Structural Risks and The Paper Volatility
It would be a strategic error to ignore the inherent risks of the physical medium. The supply chain for high-grade paper is increasingly consolidated.
- Paper Costs: Fluctuations in pulp prices can swing 20% year-over-year, impacting margins.
- Logistics Fragility: The reliance on national postal services introduces a variable that a publisher cannot control.
- Environmental Friction: Modern consumers demand sustainable practices. Success now requires FSC-certified papers and plastic-free shipping, which adds a 10-15% premium to production costs.
Executing the Pivot: The Tactical Framework
If an organization is considering a launch or a pivot to print, the following logical steps are mandatory to avoid the "Gutenberg Trap" of over-production.
First, define the Density of Interest. If the subject matter is broad (e.g., General News), print is a losing battle. The subject must be specific enough to foster a "tribal" identity but deep enough to sustain 100+ pages of analysis.
Second, establish the Object Value. If the content can be easily consumed on a screen, do not print it. Print should be reserved for high-resolution photography, complex data visualizations, and long-form essays that require "slow reading."

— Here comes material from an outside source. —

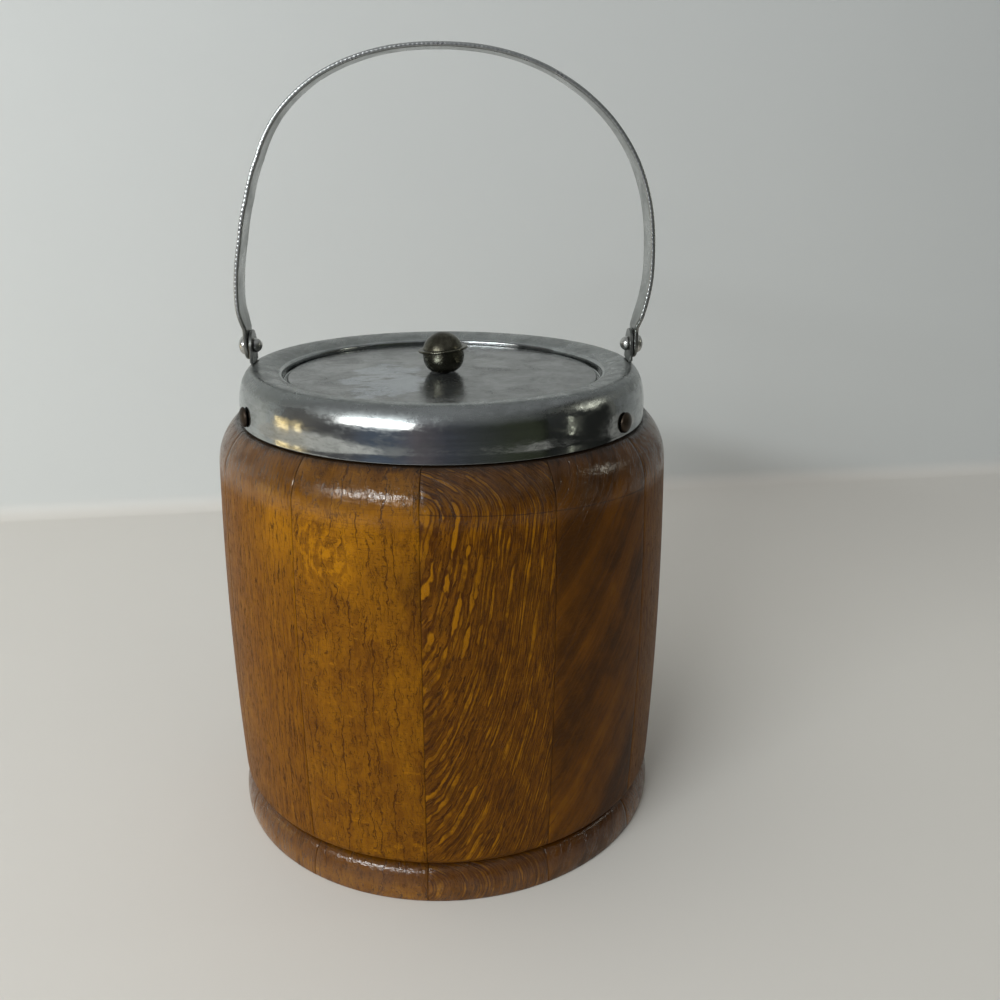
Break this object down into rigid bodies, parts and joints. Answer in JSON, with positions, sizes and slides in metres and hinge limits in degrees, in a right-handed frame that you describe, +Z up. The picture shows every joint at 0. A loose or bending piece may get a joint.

Third, solve for Subscription-First Distribution. Retail is a marketing expense, not a revenue driver. The business must be modeled on a recurring revenue basis, with the print magazine serving as the "Annual Report" for the community's interests.
The strategic play is to treat the magazine as a "Loss Leader for Authority." You do not launch a magazine to get rich off the cover price; you launch a magazine to own the definitive space in a specific niche, thereby de-commoditizing your brand and insulating yourself from the inevitable decay of the open web. The future of media belongs to those who can move their audience from the volatility of the stream to the stability of the shelf.
Identify the three highest-value segments of your digital audience and conduct a "Willingness to Pay" (WTP) survey specifically for a premium physical artifact. Use the results to calculate your "Minimum Viable Subscriber" count before committing to a single press run.